Когда Дантон оставил министерство юстиции, министром внутренних дел назначили Тара. Это был революционер — по философскому убеждению, ученый — по профессии: один из тех людей, которых обстоятельства увлекают до противоречия с их собственным разумом. Слишком робкий, чтобы сопротивляться вместе с жирондистами, слишком совестливый, чтобы действовать вместе с монтаньярами, Тара пытался посредничать и бывал то терпим, то любим, то презираем обеими партиями.
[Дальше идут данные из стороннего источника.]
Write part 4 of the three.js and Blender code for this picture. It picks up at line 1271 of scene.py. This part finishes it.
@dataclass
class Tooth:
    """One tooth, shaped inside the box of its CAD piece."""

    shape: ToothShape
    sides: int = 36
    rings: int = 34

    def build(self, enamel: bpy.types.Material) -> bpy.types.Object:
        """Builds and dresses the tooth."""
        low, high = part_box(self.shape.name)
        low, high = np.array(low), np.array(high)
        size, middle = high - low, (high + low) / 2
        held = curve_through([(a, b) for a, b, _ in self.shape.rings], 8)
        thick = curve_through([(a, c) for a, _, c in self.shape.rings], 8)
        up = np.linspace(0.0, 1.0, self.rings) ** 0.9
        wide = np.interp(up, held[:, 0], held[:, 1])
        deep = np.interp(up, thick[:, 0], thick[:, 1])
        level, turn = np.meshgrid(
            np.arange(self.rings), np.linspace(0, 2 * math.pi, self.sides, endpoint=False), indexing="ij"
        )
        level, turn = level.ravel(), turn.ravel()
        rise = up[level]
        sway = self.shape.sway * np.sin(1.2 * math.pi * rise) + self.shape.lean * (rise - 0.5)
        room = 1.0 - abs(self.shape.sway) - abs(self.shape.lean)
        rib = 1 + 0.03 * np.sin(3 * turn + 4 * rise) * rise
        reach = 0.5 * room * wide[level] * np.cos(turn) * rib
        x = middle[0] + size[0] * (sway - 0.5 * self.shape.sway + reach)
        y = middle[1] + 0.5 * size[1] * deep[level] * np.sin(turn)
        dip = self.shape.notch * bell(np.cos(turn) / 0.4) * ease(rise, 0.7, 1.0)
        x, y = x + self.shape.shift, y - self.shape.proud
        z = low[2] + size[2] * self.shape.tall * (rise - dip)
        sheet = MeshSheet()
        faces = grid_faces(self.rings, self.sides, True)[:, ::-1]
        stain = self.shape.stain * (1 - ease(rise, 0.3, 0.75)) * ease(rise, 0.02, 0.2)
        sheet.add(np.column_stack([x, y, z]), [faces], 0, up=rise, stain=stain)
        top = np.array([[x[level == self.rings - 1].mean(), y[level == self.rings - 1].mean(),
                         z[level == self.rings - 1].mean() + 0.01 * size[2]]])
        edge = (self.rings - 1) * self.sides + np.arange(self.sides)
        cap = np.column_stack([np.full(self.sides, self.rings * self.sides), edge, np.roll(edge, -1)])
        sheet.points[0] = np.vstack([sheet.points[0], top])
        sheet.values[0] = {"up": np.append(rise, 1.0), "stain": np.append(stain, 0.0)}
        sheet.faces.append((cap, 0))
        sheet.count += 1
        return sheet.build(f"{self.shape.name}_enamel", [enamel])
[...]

«Я часто с ужасом вспоминал, — пишет он в своих „Воспоминаниях“, — о двух разговорах, какие у меня состоялись с Саллем и Робеспьером. Я узнал того и другою в Учредительном собрании; считал их одинаково очень искренно преданными революции и нисколько не сомневался в их честности. Если уж нужно было бы заподозрить в бесчестности кого-нибудь их них, то Робеспьера я бы заподозрил последним. Однажды я просил его подумать о некоторых идеях, которые ему изложил: „Мне нет нужды обдумывать, — отвечал он мне, — я всегда полагаюсь на первое впечатление. Все эти депутаты Жиронды, все эти Бриссо, Луве, Барбару — контрреволюционеры и интриганы“. „Но где же они интригуют?“ „Везде, — сказал Робеспьер, — в Париже, во Франции, во всей Европе! Жиронда с давнего времени решила отделиться от Франции и присоединиться к Англии. Жансонне громко сказал всем, кто хотел слышать, что они здесь не представители, но уполномоченные Жиронды. Бриссо интригует в своей газете, которая стала набатом к междоусобной войне. Он ездил в Лондон, и известно зачем. Ролан состоит в переписке с изменником Монтескье: они вместе стараются открыть Францию пьемонтцам. Дюмурье угрожает больше Парижу, чем Бельгии и Голландии. Этот шарлатан героизма, которого я хотел арестовать, каждый день обедает с жирондистами. О, я очень утомлен революцией! — вдруг воскликнул он. — Я болен; никогда отечество не находилось в большей опасности, и сомневаюсь, чтобы оно могло быть спасено!“ „Но не испытываете ли вы какого-нибудь сомнения относительно фактов, которые только что высказали?“ — спросил я его. „Никакого“, — отвечал мне Робеспьер.